Entre llantos de niños, olores nauseabundos y una voluminosa
vecina de asiento, transcurrió el viaje. Dormí poco, y aproveché cada ocasión
que se presentaba para bajar y fumar uno o dos cigarrillos al pie del
ómnibus.
Poco tenía la ciudad de Tucumán que pudiera ser de mi interés. La
había visitado ya en dos ocasiones previas y nada de ella valía la pena ser
visto otra vez. Así fue que, sin siquiera pensarlo dos veces, dediqué las cinco
horas de espera en la terminal, próximo destino: La Quiaca, en leer varios
capítulos de la novela Crimen y Castigo, de Dostoievski, donde la razón, la
culpa, la tentación y la miseria juegan con la mente del condenado
Raskolnikov.
Desde la Quiaca y por Bolivia el viaje cambia considerablemente.

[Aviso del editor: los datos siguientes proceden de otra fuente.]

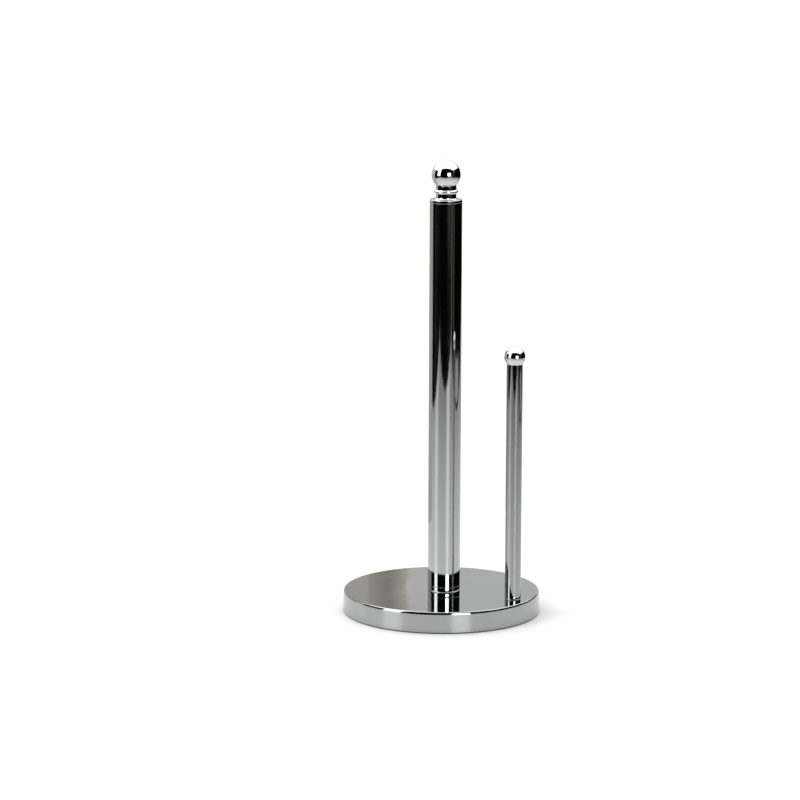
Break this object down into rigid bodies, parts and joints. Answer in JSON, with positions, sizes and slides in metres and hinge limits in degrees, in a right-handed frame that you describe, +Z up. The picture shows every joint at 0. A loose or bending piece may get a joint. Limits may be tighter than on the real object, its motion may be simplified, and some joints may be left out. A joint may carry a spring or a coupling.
{
  "type": "paper towel holder",
  "caption": "Free-standing paper towel holder: weighted round base, upright post with a screw-on ball finial, and a thin side rod with a ball end that keeps the roll from unwinding.",
  "frame": {"origin": "on the table, under the middle of the base, in the plane of the foot pad's underside", "axes": "+Z up along the post; +X from the post towards the side rod"},
  "size_m": [0.1524, 0.1524, 0.352],
  "materials": {
    "chrome": "mirror-polished chrome plate",
    "cast_iron": "as cast, painted grey",
    "zinc_plated_steel": "zinc-plated sheet",
    "screw_steel": "bright zinc plate",
    "nylon": "natural nylon",
    "foam_rubber": "matte closed-cell foam"
  },
  "bodies": {
    "stand": {"base_shell": "chrome", "base_weight": "cast_iron", "base_plate": "zinc_plated_steel", "base_pad": "foam_rubber", "base_plate_screw_1": "screw_steel", "base_plate_screw_2": "screw_steel", "base_plate_screw_3": "screw_steel", "post_foot_plug": "chrome", "post_tube": "chrome", "post_top_cap": "chrome", "post_bolt": "screw_steel", "post_spring_washer": "screw_steel", "post_flat_washer": "screw_steel", "finial_stud": "screw_steel", "side_rod": "chrome", "side_rod_ball": "chrome", "side_rod_stud": "screw_steel", "side_rod_bolt": "screw_steel", "side_rod_spring_washer": "screw_steel", "side_rod_flat_washer": "screw_steel"},
    "finial_carriage": {"finial_washer": "nylon"},
    "finial": {"finial": "chrome"}
  },
  "joints": [
    {"name": "finial_rise", "type": "slide", "parent": "stand", "child": "finial_carriage", "axis": [0, 0, 1], "range_m": [0, 0.0065]},
    {"name": "finial_turn", "type": "hinge", "parent": "finial_carriage", "child": "finial", "pos_m": [0.0022, 0, 0.3224], "axis": [0, 0, 1], "range_deg": [0, 2358]}
  ],
  "couplings": [
    {"joint": "finial_turn", "follows": "finial_rise", "rad_per_m": 6283.2}
  ]
}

No más asientos cómodos, no más caminos en buen estado, y los pasillos siempre
atestados de collitas sucias y olorosas que invaden el territorio destinado a
nuestros pies, delante del asiento, y que bajan a orinar donde se les da la
gana, sin ningún pudor. Pero todo eso es parte del pintoresco paisaje y de la
aventura; no me quejo.
Una breve parada de pocas horas en
Potosí me permitió visitar la Casa de la Moneda, otra vez, antes de abordar
nuevamente el ómnibus que me llevaría a Cuzco.